State how many lines of the entries below hold the word "Blender"; reply with nothing but the number.

-- Start Records provided --

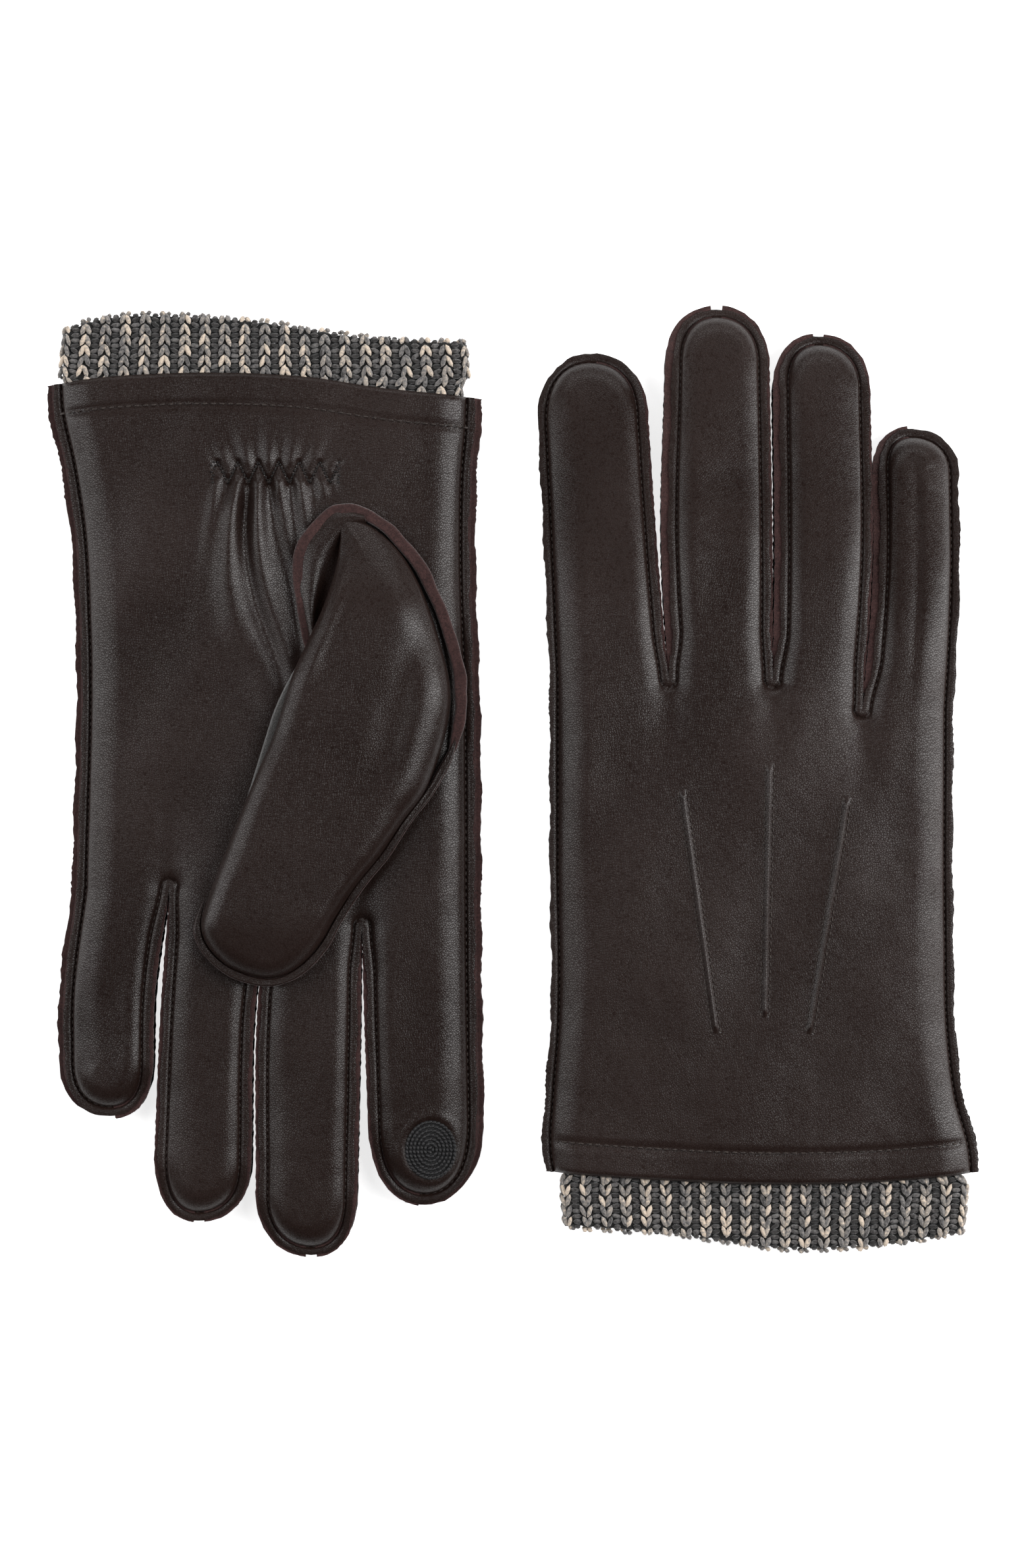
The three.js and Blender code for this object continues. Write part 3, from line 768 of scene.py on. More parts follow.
def top_line(side, edge_insets):
    """Points along the crotch line, from the thumb side to the little side: each finger's first row."""
    parts = []
    for finger in FINGERS:
        left, right = root_points(side, finger)
        middle = (left + right) / 2
        left[0] += edge_insets[0] if finger == "index" else 0
        right[0] -= edge_insets[1] if finger == "little" else 0
        loose = [float(OUTER_EDGE.get(finger) == which) for which in (0, 1)]
        points, _ = rays(np.stack([left, right]), np.stack([middle, middle]), loose)
        parts += [points[0][:-1], points[1][::-1][:-1]]
    return np.concatenate(parts + [right[None]])


def hand_grid(side, sign, edge_insets):
    """Grid of the hand: X mixes an even spread at the hem with the crotch line's own points. Its rows
    lie at shares v of the way up, closest at the hem and at the elastic, as STRETCHES says, and the
    last one is set on the crotch line itself."""
    top = top_line(side, edge_insets)
    cols = len(top)
    nodes = ray_nodes(np.array([SEAM_REACH]))[0]
    v = np.concatenate([np.linspace(a, b, n)[:-1] for a, b, n in STRETCHES])
    v[-1] = 1
    hem_line = OUTLINE[side]["hem"]
    y_guess = mix(HEM_Y, top[:, 1][None], v[:, None])
    left = side_x(side, y_guess, "thumb_side") + edge_insets[0]
    right = side_x(side, y_guess, "little_side") - edge_insets[1]
    spread = np.linspace(-1, 1, cols - 2 * TOP_HALF + 2)[1:-1]
    even = (1 + 0.45 * spread + 0.55 * spread**3) / 2
    hem_x = np.concatenate([nodes, np.zeros(len(even)), -nodes[::-1]])[None] + np.zeros_like(y_guess)
    raw = np.clip(1 - nodes / STITCH_IN, 0, 1)
    hem_x[:, :TOP_HALF] += left[:, :TOP_HALF] + raw * ragged(left, y_guess)[:, :TOP_HALF]
    hem_x[:, -TOP_HALF:] += right[:, -TOP_HALF:] - raw[::-1] * ragged(right, y_guess)[:, -TOP_HALF:]
    inner_left, inner_right = hem_x[:, TOP_HALF - 1], hem_x[:, -TOP_HALF]
    hem_x[:, TOP_HALF:-TOP_HALF] = mix(inner_left[:, None], inner_right[:, None], even[None])
    towards = smooth((v[:, None] - 0.35) / 0.65)
    stay = np.zeros(cols)
    stay[:TOP_HALF] = 1 - smooth((nodes - 4) / 8)
    stay[-TOP_HALF:] = stay[:TOP_HALF][::-1]
    towards = towards * (1 - stay * (v[:, None] < 1))
    x = mix(hem_x, top[:, 0][None], towards)
    y = mix(curve(x, hem_line), top[:, 1][None], v[:, None])
    edge_d = np.minimum(x - left, right - x).clip(0)
    z = hand_height(side, sign, x, y, edge_d)
    past_hem = y - curve(x, hem_line)
    fold = np.clip(1 - past_hem / HEM_FOLD, 0, 1)
    z = z - 1.3 * (1 - np.sqrt(1 - fold**2)) * smooth((z - 1.4) / 2)
    z = z - 0.60 * bell(past_hem - HEM_STITCH_IN, 0.9) * smooth((edge_d - STITCH_IN) / 1.5)
    return np.stack([x, y, sign * z], -1)


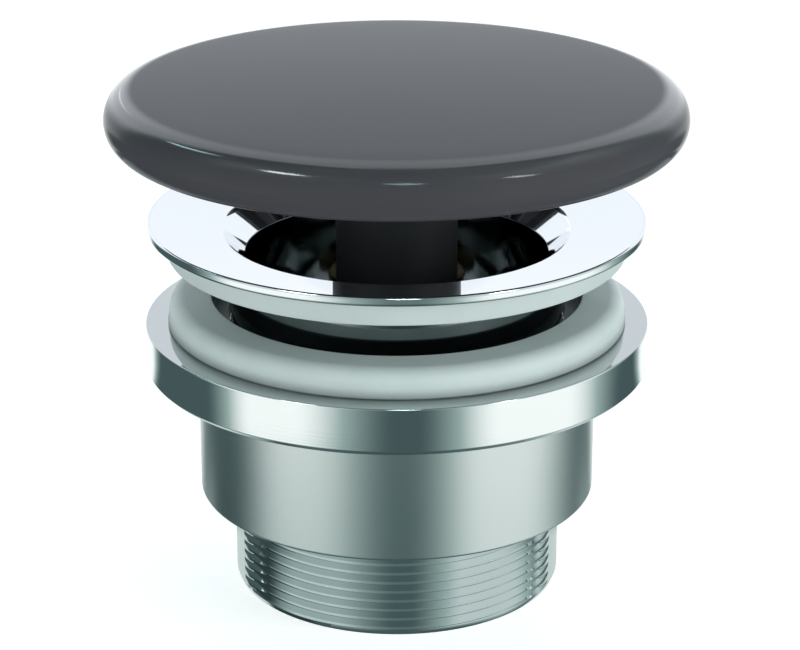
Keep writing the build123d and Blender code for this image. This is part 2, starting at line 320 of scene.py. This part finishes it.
paintStudio(studio)
for lightName, light in softLights.items():
    hangLight(lightName, light)
layFloor(floorLook)
print("studio painted")


# Finishes. Each reads Object coordinates, so that a pattern stays on its piece when the piece moves.
# A smudge or a patch is where a noise rises through a span of its values. Depths are in mm.
wear = {"smudge": (0.35, 0.75), "patch": (0.3, 0.8), "toolDepth": 0.02, "grainDepth": 0.03}


def newFinish(name):
    finish = bpy.data.materials.new(name)
    finish.use_nodes = True
    bench = Bench(finish.node_tree)
    return finish, bench, bench.node("ShaderNodeTexCoord").pick("Object")


def closeFinish(bench, feeds):
    surface = bench.node("ShaderNodeBsdfPrincipled", None, feeds)
    bench.node("ShaderNodeOutputMaterial", None, {"Surface": surface})


def cloud(bench, place, scale, detail=3.0):
    feeds = {"Vector": place, "Scale": scale, "Detail": detail, "Roughness": 0.55}
    return bench.node("ShaderNodeTexNoise", None, feeds)


def radiusAndHeight(bench, place):  # in mm
    parts = bench.node("ShaderNodeSeparateXYZ", None, {0: place})
    across, along, up = (parts.pick(axis) / mm for axis in "XYZ")
    return (across * across + along * along) ** 0.5, up


def turningMarks(bench, place, fineness):
    # rings left by the tool: a noise of the distance from the axis and the height alone
    across, up = radiusAndHeight(bench, place)
    section = bench.node("ShaderNodeCombineXYZ", None, {0: across * mm, 1: up * mm})
    feeds = {"Vector": section, "Scale": fineness, "Detail": 2.0}
    return bench.node("ShaderNodeTexNoise", {"noise_dimensions": "2D"}, feeds)


def smudges(bench, place, look):
    return rise(bench, cloud(bench, place, look["smudgeScale"]), *wear["smudge"])


def bumped(bench, strength, depth, height):  # depth in mm
    feeds = {"Strength": strength, "Distance": depth * mm, "Height": height}
    return bench.node("ShaderNodeBump", None, feeds)


def metalFinish(bench, look, colour, roughness, marks):
    bump = bumped(bench, look["bump"], wear["toolDepth"], marks)
    closeFinish(bench, {"Base Color": colour, "Roughness": roughness, "Metallic": 1.0, "Normal": bump})


def turnedMetal(name, look):
    finish, bench, place = newFinish(name)
    smudge = smudges(bench, place, look)
    marks = turningMarks(bench, place, look["markScale"])
    roughness = look["roughness"] + smudge * look["haze"] + marks * look["markHaze"]
    colour = blendColour(bench, smudge, opaque(look["colour"]), opaque(look["dulled"]))
    metalFinish(bench, look, colour, roughness, marks)
    return finish


brassLook = {
    "colour": (0.78, 0.60, 0.30), "dulled": (0.62, 0.45, 0.21), "roughness": 0.20, "haze": 0.12,
    "markHaze": 0.08, "smudgeScale": 220.0, "markScale": 7000.0, "bump": 0.25,
}
steelLook = {
    "colour": (0.66, 0.67, 0.68), "dulled": (0.55, 0.56, 0.57), "roughness": 0.18, "haze": 0.08,
    "markHaze": 0.06, "smudgeScale": 260.0, "markScale": 8000.0, "bump": 0.15,
}
mouldings = {
    # the upper seal is the same pale rubber as the lower one in a darker colour: painted shade
    "upperSeal": {
        "colour": (0.49, 0.555, 0.545), "worn": (0.46, 0.525, 0.515), "roughness": 0.42, "spread": 0.10,
        "scale": 140.0, "grain": 2600.0, "bump": 0.10, "shine": 0.40,
    },
    "darkPlastic": {
        "colour": (0.021, 0.022, 0.024), "worn": (0.025, 0.026, 0.028), "roughness": 0.42,
        "spread": 0.12, "scale": 160.0, "grain": 3000.0, "bump": 0.12, "shine": 0.40,
    },
    "blackRubber": {
        "colour": (0.012, 0.012, 0.012), "worn": (0.020, 0.020, 0.020), "roughness": 0.55,
        "spread": 0.12, "scale": 200.0, "grain": 4000.0, "bump": 0.20, "shine": 0.35,
    },
    "whitePlastic": {
        "colour": (0.78, 0.78, 0.75), "worn": (0.70, 0.70, 0.66), "roughness": 0.38,
        "spread": 0.10, "scale": 200.0, "grain": 3500.0, "bump": 0.12, "shine": 0.45,
    },
    "redFibre": {
        "colour": (0.33, 0.085, 0.05), "worn": (0.24, 0.06, 0.04), "roughness": 0.70,
        "spread": 0.15, "scale": 300.0, "grain": 5000.0, "bump": 0.50, "shine": 0.30,
    },
}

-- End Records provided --

## Worked solution
2